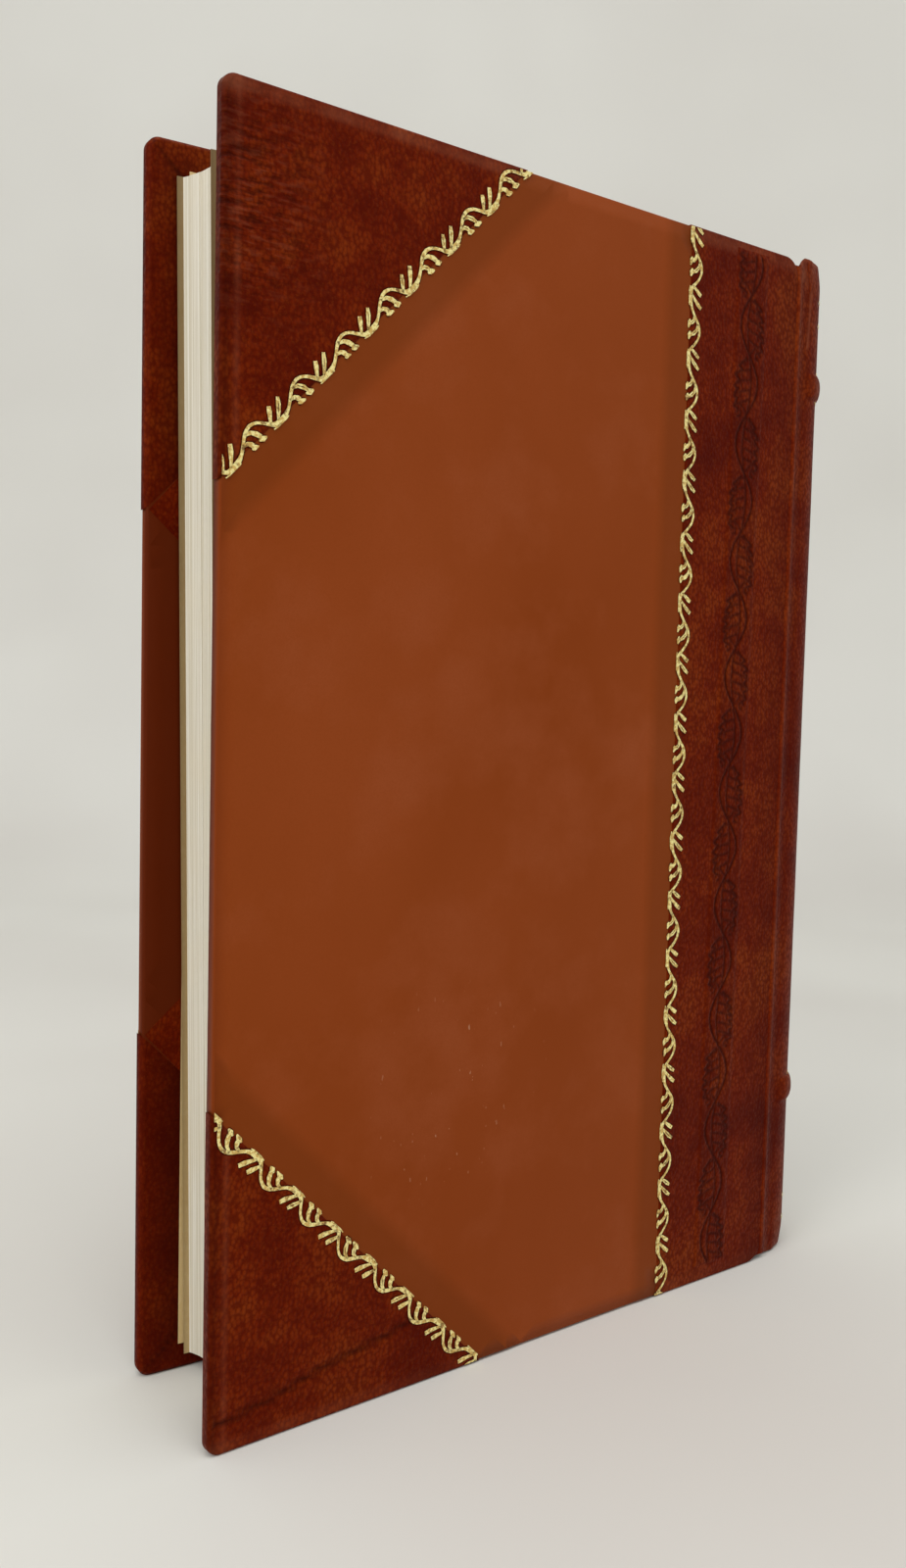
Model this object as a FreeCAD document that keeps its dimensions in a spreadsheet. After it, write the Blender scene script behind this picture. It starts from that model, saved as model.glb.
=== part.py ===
import FreeCAD, Part
import math
import os

import Sketcher

# A half-leather bound book of octavo size that stands on its tail edge, in millimetres.
# X runs from the fore edge to the spine, Z runs up, and the back cover lies on the -Y side.
# The origin is at the middle of the base. The front cover is shut and the back cover is ajar.

# Each row is a size's name, its value in millimetres (or degrees) and what it measures.
SIZES = [
    ("cover_height", 239.0, "cover from tail edge to head edge"),
    ("cover_reach", 151.0, "joint line to the cover's fore edge"),
    ("board_thickness", 2.1, "card board inside each cover"),
    ("leather_thickness", 0.6, "covering leather on the boards"),
    ("leather_pared", 0.2, "leather thinned where the siding laps it"),
    ("siding_thickness", 0.3, "siding cloth and all turn-ins"),
    ("siding_lap", 7.0, "leather that runs on under the siding"),
    ("turn_in", 15.0, "width of the turn-ins inside the covers"),
    ("strip_width", 37.0, "joint line to the siding on the spine side"),
    ("back_head_corner", 67.0, "leg of the back cover's head corner"),
    ("back_tail_corner", 62.5, "leg of the back cover's tail corner"),
    ("front_head_corner", 69.0, "leg of the front cover's head corner"),
    ("front_tail_corner", 69.0, "leg of the front cover's tail corner"),
    ("corner_round", 2.6, "rounding of the fore-edge corners"),
    ("joint_round", 4.5, "rounding of the cover's corners at the joint"),
    ("leather_edge_round", 0.8, "soft outer edge of the leather round a board"),
    ("turned_edge_bevel", 0.7, "bevel of the leather where it turns in"),
    ("siding_edge_round", 0.5, "soft edge of the siding round a board"),
    ("joint_gap", 0.3, "joint line to the end of cover or spine leather"),
    ("hinge_stand_off", 0.15, "hinge line outside the cover's outer face"),
    ("open_angle", 5.1, "degrees that the back cover stands open"),
    ("pastedown_thickness", 0.15, "endpaper pasted inside a cover"),
    ("pastedown_fore_margin", 8.2, "cover edge to pastedown at the fore edge"),
    ("pastedown_end_margin", 5.3, "cover edge to pastedown at head and tail"),
    ("cover_clearance", 0.3, "pastedown to flyleaf on a shut cover"),
    ("flyleaf_thickness", 0.2, "free endpaper"),
    ("flyleaf_overhang", 1.0, "free endpaper past the fore edge"),
    ("pages_thickness", 15.8, "text block between the free endpapers"),
    ("pages_height", 229.0, "text block from tail to head"),
    ("pages_lift", 5.7, "tail of the text block at the spine"),
    ("pages_sag", 2.5, "drop of the fore edge below the spine side"),
    ("pages_reach", 144.5, "joint line to the fore edge at the head"),
    ("pages_lean", 3.8, "how far the fore edge draws back at the tail"),
    ("fore_edge_hollow", 2.1, "hollow of the fore edge between its sides"),
    ("back_centre", 4.7, "joint line to the centre of the rounded back"),
    ("lining_thickness", 0.3, "cloth glued round the back of the pages"),
    ("hollow_space", 0.4, "hollow between lining and spine card"),
    ("card_thickness", 0.5, "card that stiffens the spine"),
    ("card_margin", 3.5, "end of the spine leather to the end of its card"),
    ("spine_leather_thickness", 0.65, "leather over the spine"),
    ("spine_turn_in", 12.0, "spine leather turned in at each end"),
    ("spine_lift", 0.3, "spine leather above the base"),
    ("headcap_rise", 1.5, "head cap above the cover's head edge"),
    ("headcap_bevel", 0.5, "bevelled rim of the head cap"),
    ("lining_glue", 0.05, "glue between the pages and their lining"),
    ("lining_margin", 6.0, "end of the pages to the end of the lining"),
    ("band_width", 4.6, "raised band along the spine"),
    ("band_proud", 1.0, "raised band above the rest of the spine"),
    ("band_bevel", 0.9, "bevel of the leather over a band"),
    ("head_band_drop", 27.5, "cover's head edge to the middle of the band near the head"),
    ("tail_band_level", 40.7, "middle of the raised band near the tail"),
    ("endband_diameter", 2.4, "rolled endband at head and tail"),
    ("endband_seat", 0.2, "slack of the tail endband below the sloping pages"),
    ("endband_inset", 1.5, "back of the pages to the endband's middle"),
    ("fillet_width", 0.5, "gold line across the spine"),
    ("fillet_offset", 0.4, "leather over a band to the gold line beside it"),
    ("fillet_span", 110.0, "degrees of the rounded back that a gold line crosses"),
    ("outer_fillet", 7.2, "cover end to the outer gold line of the pair"),
    ("inner_fillet", 12.7, "cover end to the inner gold line of the pair"),
    ("gold_thickness", 0.1, "gold tooling on the leather"),
    ("roll_pitch", 12.8, "one repeat of the gold vine"),
    ("roll_inset", 1.7, "siding's edge to the middle of the gold vine"),
    ("stem_swing", 1.2, "swing of the vine's stem from its middle"),
    ("stem_width", 0.65, "width of the vine's stem"),
    ("leaf_length", 2.3, "leaf of the vine along its own line"),
    ("leaf_width", 0.75, "leaf of the vine at its blunt tip"),
    ("roll_end_margin", 1.2, "gold vine to the end of its edge"),
]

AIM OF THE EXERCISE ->
Word for word, reproduce the listing above from its start up to and including the line that has "# The origin". Give only those lines.

RESULT OF THIS TASK ->
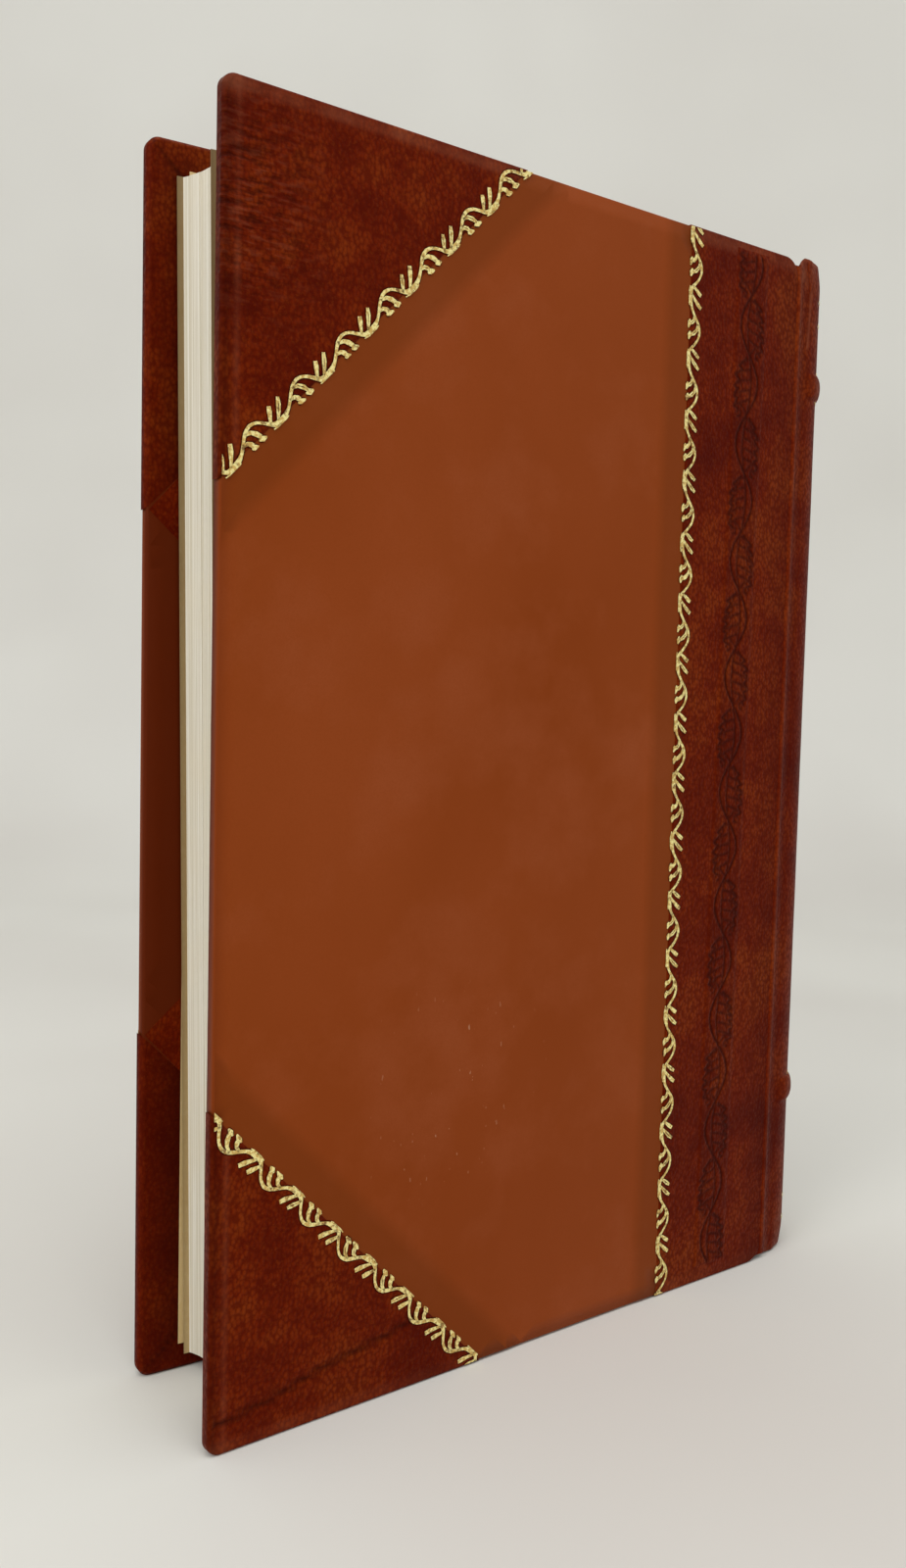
Model this object as a FreeCAD document that keeps its dimensions in a spreadsheet. After it, write the Blender scene script behind this picture. It starts from that model, saved as model.glb.
=== part.py ===
import FreeCAD, Part
import math
import os

import Sketcher

# A half-leather bound book of octavo size that stands on its tail edge, in millimetres.
# X runs from the fore edge to the spine, Z runs up, and the back cover lies on the -Y side.
# The origin is at the middle of the base. The front cover is shut and the back cover is ajar.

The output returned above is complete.